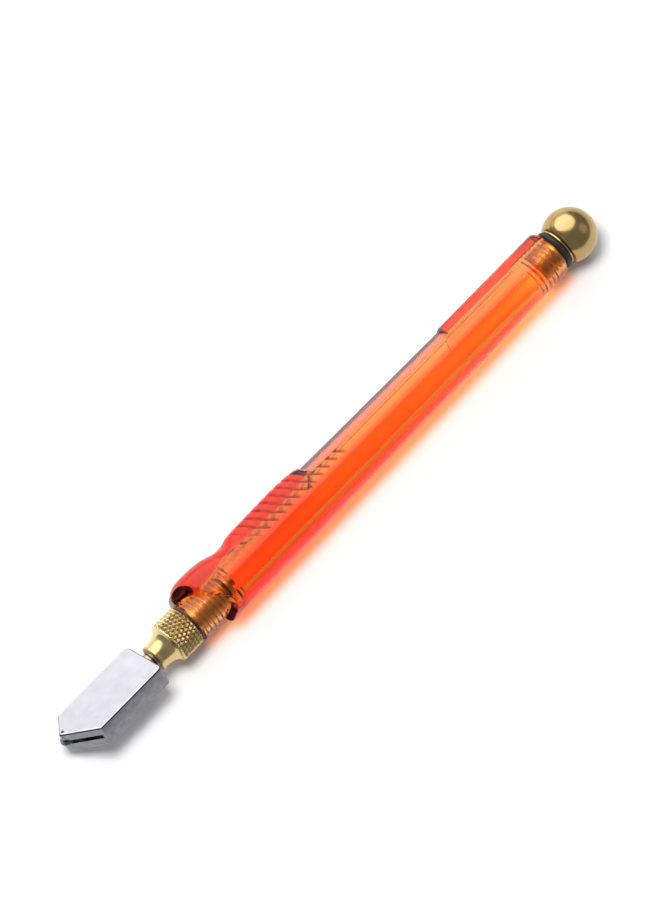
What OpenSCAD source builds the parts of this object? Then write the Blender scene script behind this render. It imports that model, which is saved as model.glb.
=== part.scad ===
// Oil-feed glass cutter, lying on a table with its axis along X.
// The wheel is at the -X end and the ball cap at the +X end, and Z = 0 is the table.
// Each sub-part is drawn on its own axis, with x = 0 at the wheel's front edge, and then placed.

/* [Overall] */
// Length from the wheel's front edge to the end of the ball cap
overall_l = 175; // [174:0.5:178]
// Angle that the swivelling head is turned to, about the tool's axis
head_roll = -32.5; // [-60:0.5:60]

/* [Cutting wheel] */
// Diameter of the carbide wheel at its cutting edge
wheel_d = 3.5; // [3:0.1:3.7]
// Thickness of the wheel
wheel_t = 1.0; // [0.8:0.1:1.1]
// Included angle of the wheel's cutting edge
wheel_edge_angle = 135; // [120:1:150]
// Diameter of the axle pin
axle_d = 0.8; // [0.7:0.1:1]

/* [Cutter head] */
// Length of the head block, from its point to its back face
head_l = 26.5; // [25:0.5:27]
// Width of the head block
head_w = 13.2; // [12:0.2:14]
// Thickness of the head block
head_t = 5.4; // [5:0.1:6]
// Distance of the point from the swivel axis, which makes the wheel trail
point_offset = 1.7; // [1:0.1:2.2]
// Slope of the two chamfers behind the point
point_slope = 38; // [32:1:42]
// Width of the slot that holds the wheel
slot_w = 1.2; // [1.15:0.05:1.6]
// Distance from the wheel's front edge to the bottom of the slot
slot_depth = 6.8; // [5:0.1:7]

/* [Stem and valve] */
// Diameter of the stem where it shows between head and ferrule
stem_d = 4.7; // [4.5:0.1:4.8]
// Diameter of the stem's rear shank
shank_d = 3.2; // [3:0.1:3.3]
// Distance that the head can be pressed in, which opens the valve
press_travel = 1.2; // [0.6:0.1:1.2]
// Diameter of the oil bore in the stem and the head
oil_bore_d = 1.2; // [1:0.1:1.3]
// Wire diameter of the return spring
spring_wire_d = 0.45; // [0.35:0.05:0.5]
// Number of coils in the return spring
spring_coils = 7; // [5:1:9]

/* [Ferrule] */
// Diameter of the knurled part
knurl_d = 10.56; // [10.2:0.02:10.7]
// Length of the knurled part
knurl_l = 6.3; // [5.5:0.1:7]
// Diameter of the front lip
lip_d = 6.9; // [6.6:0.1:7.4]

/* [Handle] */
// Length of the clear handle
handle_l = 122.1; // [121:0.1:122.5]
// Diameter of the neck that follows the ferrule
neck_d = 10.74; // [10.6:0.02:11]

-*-

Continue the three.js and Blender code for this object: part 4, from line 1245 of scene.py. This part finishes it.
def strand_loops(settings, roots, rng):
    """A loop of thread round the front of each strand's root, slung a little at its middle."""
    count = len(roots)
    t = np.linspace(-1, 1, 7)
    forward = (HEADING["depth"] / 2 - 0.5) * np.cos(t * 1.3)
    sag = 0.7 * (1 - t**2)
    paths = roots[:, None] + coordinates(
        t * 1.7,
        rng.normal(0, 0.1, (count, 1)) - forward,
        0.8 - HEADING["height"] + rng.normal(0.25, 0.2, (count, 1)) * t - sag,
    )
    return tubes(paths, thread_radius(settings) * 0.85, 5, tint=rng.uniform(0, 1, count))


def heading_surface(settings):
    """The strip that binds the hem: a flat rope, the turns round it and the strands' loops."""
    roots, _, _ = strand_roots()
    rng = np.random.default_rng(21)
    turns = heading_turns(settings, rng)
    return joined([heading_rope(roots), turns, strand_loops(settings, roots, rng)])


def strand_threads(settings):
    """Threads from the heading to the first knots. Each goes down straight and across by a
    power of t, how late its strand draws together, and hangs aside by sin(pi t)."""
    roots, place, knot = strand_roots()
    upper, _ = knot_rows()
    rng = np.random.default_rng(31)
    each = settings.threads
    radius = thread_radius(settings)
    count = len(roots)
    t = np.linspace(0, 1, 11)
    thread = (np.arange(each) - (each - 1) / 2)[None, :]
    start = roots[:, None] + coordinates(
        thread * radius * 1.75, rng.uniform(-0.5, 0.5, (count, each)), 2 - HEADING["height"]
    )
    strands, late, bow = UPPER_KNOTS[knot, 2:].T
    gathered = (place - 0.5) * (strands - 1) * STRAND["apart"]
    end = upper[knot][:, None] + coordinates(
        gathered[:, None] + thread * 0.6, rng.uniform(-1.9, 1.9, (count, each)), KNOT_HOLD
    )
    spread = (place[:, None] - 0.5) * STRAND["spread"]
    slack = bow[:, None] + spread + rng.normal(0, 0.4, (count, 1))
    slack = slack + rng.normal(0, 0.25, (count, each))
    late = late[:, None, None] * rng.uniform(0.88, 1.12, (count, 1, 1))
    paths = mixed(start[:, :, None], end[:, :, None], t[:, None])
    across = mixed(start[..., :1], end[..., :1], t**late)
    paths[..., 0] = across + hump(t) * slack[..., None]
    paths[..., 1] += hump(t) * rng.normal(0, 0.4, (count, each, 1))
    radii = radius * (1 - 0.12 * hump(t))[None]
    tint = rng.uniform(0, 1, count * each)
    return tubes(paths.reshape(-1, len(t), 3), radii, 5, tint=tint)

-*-

Exercise directions →
From the records above, transcribe without alteration every line from the one with "What OpenSCAD source" to the one with "axle_d = 0.8; // [0.7:0.1:1]", inclusive.

Complete answer →
What OpenSCAD source builds the parts of this object? Then write the Blender scene script behind this render. It imports that model, which is saved as model.glb.
=== part.scad ===
// Oil-feed glass cutter, lying on a table with its axis along X.
// The wheel is at the -X end and the ball cap at the +X end, and Z = 0 is the table.
// Each sub-part is drawn on its own axis, with x = 0 at the wheel's front edge, and then placed.

/* [Overall] */
// Length from the wheel's front edge to the end of the ball cap
overall_l = 175; // [174:0.5:178]
// Angle that the swivelling head is turned to, about the tool's axis
head_roll = -32.5; // [-60:0.5:60]

/* [Cutting wheel] */
// Diameter of the carbide wheel at its cutting edge
wheel_d = 3.5; // [3:0.1:3.7]
// Thickness of the wheel
wheel_t = 1.0; // [0.8:0.1:1.1]
// Included angle of the wheel's cutting edge
wheel_edge_angle = 135; // [120:1:150]
// Diameter of the axle pin
axle_d = 0.8; // [0.7:0.1:1]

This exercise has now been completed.